Mitigating Value Hallucination in Dyna Planning via Multistep Predecessor Models

Abstract

Dyna-style reinforcement learning (RL) agents improve sample efficiency over model-free RL agents by updating the value function with simulated experience generated by an environment model. However, it is often difficult to learn accurate models of environment dynamics, and even small errors may result in failure of Dyna agents. In this paper, we highlight that one potential cause of that failure is bootstrapping off of the values of simulated states, and introduce a new Dyna algorithm to avoid this failure. We discuss a design space of Dyna algorithms, based on using successor or predecessor models -- simulating forwards or backwards -- and using one-step or multi-step updates. Three of the variants have been explored, but surprisingly the fourth variant has not: using predecessor models with multi-step updates.

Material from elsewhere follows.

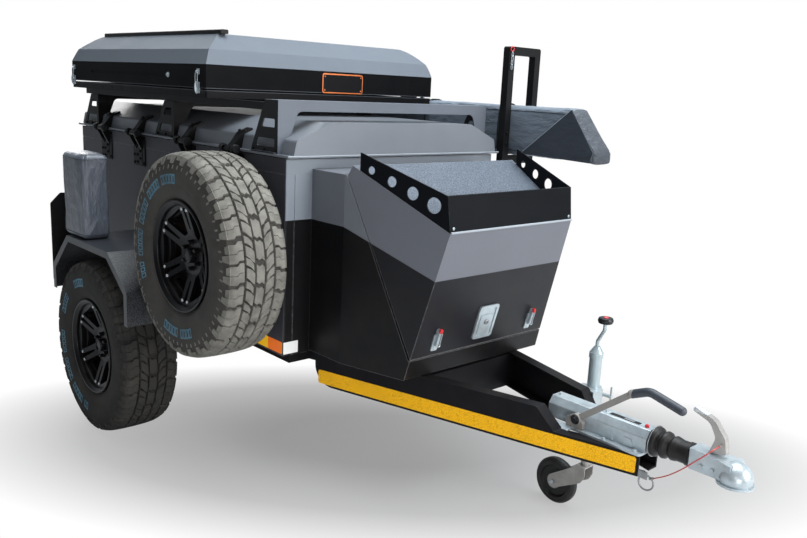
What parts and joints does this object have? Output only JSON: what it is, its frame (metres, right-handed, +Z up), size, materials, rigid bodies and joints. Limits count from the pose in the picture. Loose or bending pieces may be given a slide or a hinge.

We present the \emph{Hallucinated Value Hypothesis} (HVH): updating the values of real states towards values of simulated states can result in misleading action values which adversely affect the control policy. We discuss and evaluate all four variants of Dyna amongst which three update real states toward simulated states -- so potentially toward hallucinated values -- and our proposed approach, which does not. The experimental results provide evidence for the HVH, and suggest that using predecessor models with multi-step updates is a promising direction toward developing Dyna algorithms that are more robust to model error.